** Aim **
Your task is to output the entries below word for word.

<<<<

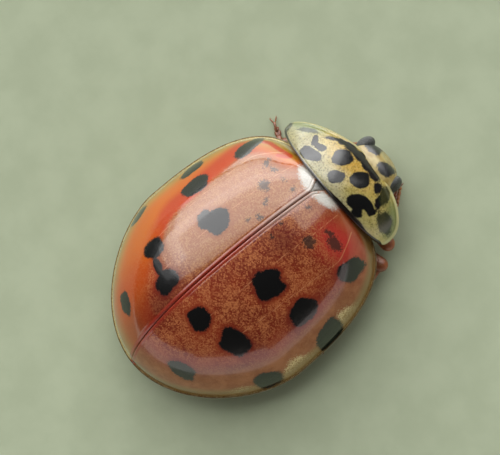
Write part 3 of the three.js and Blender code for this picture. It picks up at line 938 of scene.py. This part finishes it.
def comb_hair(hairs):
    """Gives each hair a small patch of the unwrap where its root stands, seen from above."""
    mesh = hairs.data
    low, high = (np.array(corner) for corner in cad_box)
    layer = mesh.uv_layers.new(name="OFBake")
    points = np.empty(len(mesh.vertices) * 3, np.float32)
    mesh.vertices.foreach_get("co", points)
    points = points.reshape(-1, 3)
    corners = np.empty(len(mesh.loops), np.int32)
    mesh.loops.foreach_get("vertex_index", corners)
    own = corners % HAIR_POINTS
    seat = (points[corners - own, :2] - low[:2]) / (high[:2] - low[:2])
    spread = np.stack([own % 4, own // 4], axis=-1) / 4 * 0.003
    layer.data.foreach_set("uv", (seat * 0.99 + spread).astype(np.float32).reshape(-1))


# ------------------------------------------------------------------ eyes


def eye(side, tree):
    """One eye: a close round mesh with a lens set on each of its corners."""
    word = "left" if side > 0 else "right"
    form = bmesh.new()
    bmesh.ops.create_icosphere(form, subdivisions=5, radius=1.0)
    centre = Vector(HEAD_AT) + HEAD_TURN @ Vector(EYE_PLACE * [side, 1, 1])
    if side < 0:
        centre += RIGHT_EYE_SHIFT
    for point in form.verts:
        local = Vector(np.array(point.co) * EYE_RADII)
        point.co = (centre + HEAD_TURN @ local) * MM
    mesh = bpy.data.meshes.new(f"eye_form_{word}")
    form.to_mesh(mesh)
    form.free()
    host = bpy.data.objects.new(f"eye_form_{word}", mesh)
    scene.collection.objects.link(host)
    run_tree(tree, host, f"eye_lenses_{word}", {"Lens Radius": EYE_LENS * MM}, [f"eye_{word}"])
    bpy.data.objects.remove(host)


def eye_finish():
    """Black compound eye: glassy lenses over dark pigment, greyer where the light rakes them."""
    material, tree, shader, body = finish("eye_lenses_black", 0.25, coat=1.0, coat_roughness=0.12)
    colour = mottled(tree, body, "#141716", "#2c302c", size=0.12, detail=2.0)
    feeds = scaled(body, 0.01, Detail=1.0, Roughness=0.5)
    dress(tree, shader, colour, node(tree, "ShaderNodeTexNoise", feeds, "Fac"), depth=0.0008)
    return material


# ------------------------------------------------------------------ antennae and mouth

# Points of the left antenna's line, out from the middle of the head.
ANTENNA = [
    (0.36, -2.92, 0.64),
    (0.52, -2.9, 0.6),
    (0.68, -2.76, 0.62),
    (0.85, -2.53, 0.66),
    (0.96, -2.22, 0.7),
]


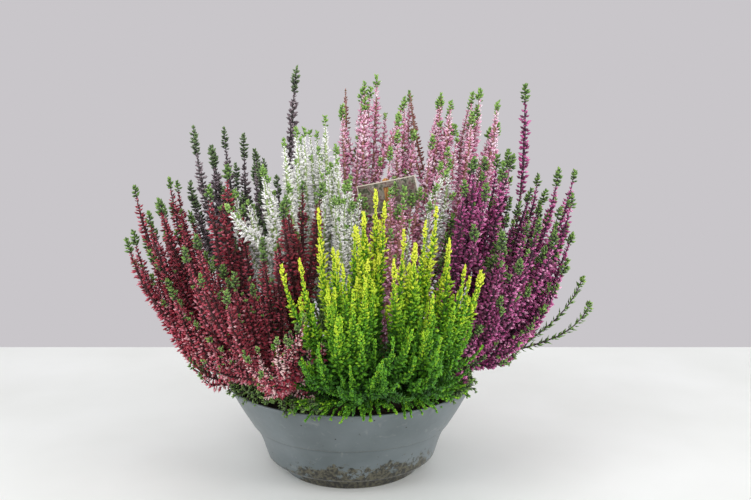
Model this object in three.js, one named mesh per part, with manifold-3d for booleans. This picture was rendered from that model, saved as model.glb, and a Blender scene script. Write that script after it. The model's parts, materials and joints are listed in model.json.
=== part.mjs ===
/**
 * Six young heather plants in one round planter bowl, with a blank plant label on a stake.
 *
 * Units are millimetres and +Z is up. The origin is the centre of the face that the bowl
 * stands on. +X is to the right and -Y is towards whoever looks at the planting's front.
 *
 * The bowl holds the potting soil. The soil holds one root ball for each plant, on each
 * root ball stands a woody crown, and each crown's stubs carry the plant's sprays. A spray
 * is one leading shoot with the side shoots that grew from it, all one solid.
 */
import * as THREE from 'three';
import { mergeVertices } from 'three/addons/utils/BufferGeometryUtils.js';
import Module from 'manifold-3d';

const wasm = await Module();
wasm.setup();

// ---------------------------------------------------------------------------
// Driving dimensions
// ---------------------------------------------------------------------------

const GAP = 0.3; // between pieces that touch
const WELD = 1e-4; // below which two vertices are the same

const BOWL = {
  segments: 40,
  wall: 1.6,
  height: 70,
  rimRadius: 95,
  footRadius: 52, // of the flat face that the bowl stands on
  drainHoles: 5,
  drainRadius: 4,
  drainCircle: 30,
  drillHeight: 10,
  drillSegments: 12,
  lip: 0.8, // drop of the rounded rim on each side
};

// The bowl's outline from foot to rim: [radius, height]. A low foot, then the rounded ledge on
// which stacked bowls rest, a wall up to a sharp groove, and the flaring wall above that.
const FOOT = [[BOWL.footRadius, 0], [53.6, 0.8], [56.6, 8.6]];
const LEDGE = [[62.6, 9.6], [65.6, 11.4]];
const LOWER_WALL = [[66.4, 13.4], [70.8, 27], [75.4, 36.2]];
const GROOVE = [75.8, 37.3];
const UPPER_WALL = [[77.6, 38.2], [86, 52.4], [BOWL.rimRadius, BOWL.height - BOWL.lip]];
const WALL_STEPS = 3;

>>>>

** Solution for this problem **
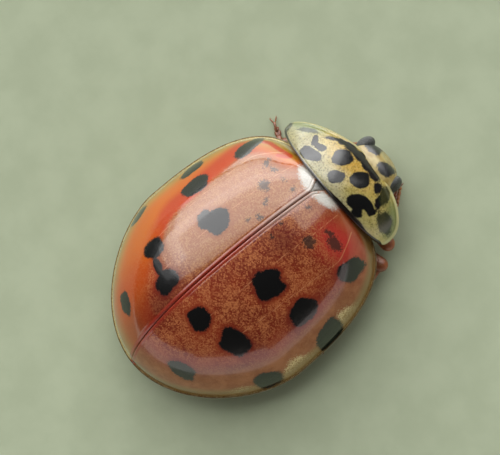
Write part 3 of the three.js and Blender code for this picture. It picks up at line 938 of scene.py. This part finishes it.
def comb_hair(hairs):
    """Gives each hair a small patch of the unwrap where its root stands, seen from above."""
    mesh = hairs.data
    low, high = (np.array(corner) for corner in cad_box)
    layer = mesh.uv_layers.new(name="OFBake")
    points = np.empty(len(mesh.vertices) * 3, np.float32)
    mesh.vertices.foreach_get("co", points)
    points = points.reshape(-1, 3)
    corners = np.empty(len(mesh.loops), np.int32)
    mesh.loops.foreach_get("vertex_index", corners)
    own = corners % HAIR_POINTS
    seat = (points[corners - own, :2] - low[:2]) / (high[:2] - low[:2])
    spread = np.stack([own % 4, own // 4], axis=-1) / 4 * 0.003
    layer.data.foreach_set("uv", (seat * 0.99 + spread).astype(np.float32).reshape(-1))


# ------------------------------------------------------------------ eyes


def eye(side, tree):
    """One eye: a close round mesh with a lens set on each of its corners."""
    word = "left" if side > 0 else "right"
    form = bmesh.new()
    bmesh.ops.create_icosphere(form, subdivisions=5, radius=1.0)
    centre = Vector(HEAD_AT) + HEAD_TURN @ Vector(EYE_PLACE * [side, 1, 1])
    if side < 0:
        centre += RIGHT_EYE_SHIFT
    for point in form.verts:
        local = Vector(np.array(point.co) * EYE_RADII)
        point.co = (centre + HEAD_TURN @ local) * MM
    mesh = bpy.data.meshes.new(f"eye_form_{word}")
    form.to_mesh(mesh)
    form.free()
    host = bpy.data.objects.new(f"eye_form_{word}", mesh)
    scene.collection.objects.link(host)
    run_tree(tree, host, f"eye_lenses_{word}", {"Lens Radius": EYE_LENS * MM}, [f"eye_{word}"])
    bpy.data.objects.remove(host)


def eye_finish():
    """Black compound eye: glassy lenses over dark pigment, greyer where the light rakes them."""
    material, tree, shader, body = finish("eye_lenses_black", 0.25, coat=1.0, coat_roughness=0.12)
    colour = mottled(tree, body, "#141716", "#2c302c", size=0.12, detail=2.0)
    feeds = scaled(body, 0.01, Detail=1.0, Roughness=0.5)
    dress(tree, shader, colour, node(tree, "ShaderNodeTexNoise", feeds, "Fac"), depth=0.0008)
    return material


# ------------------------------------------------------------------ antennae and mouth

# Points of the left antenna's line, out from the middle of the head.
ANTENNA = [
    (0.36, -2.92, 0.64),
    (0.52, -2.9, 0.6),
    (0.68, -2.76, 0.62),
    (0.85, -2.53, 0.66),
    (0.96, -2.22, 0.7),
]


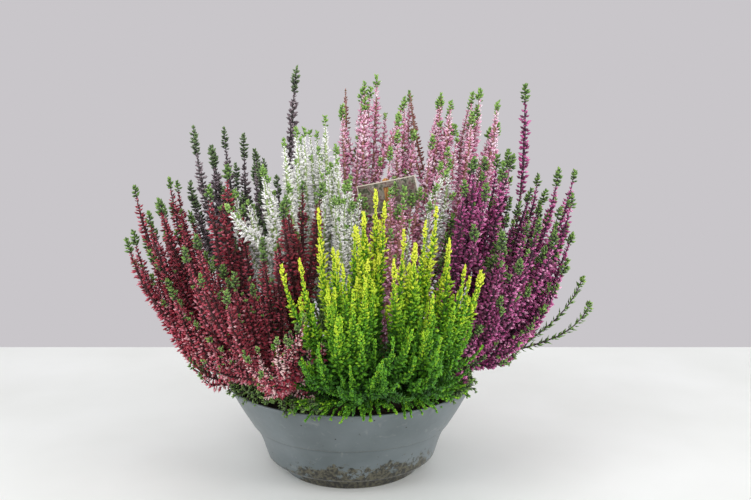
Model this object in three.js, one named mesh per part, with manifold-3d for booleans. This picture was rendered from that model, saved as model.glb, and a Blender scene script. Write that script after it. The model's parts, materials and joints are listed in model.json.
=== part.mjs ===
/**
 * Six young heather plants in one round planter bowl, with a blank plant label on a stake.
 *
 * Units are millimetres and +Z is up. The origin is the centre of the face that the bowl
 * stands on. +X is to the right and -Y is towards whoever looks at the planting's front.
 *
 * The bowl holds the potting soil. The soil holds one root ball for each plant, on each
 * root ball stands a woody crown, and each crown's stubs carry the plant's sprays. A spray
 * is one leading shoot with the side shoots that grew from it, all one solid.
 */
import * as THREE from 'three';
import { mergeVertices } from 'three/addons/utils/BufferGeometryUtils.js';
import Module from 'manifold-3d';

const wasm = await Module();
wasm.setup();

// ---------------------------------------------------------------------------
// Driving dimensions
// ---------------------------------------------------------------------------

const GAP = 0.3; // between pieces that touch
const WELD = 1e-4; // below which two vertices are the same

const BOWL = {
  segments: 40,
  wall: 1.6,
  height: 70,
  rimRadius: 95,
  footRadius: 52, // of the flat face that the bowl stands on
  drainHoles: 5,
  drainRadius: 4,
  drainCircle: 30,
  drillHeight: 10,
  drillSegments: 12,
  lip: 0.8, // drop of the rounded rim on each side
};

// The bowl's outline from foot to rim: [radius, height]. A low foot, then the rounded ledge on
// which stacked bowls rest, a wall up to a sharp groove, and the flaring wall above that.
const FOOT = [[BOWL.footRadius, 0], [53.6, 0.8], [56.6, 8.6]];
const LEDGE = [[62.6, 9.6], [65.6, 11.4]];
const LOWER_WALL = [[66.4, 13.4], [70.8, 27], [75.4, 36.2]];
const GROOVE = [75.8, 37.3];
const UPPER_WALL = [[77.6, 38.2], [86, 52.4], [BOWL.rimRadius, BOWL.height - BOWL.lip]];
const WALL_STEPS = 3;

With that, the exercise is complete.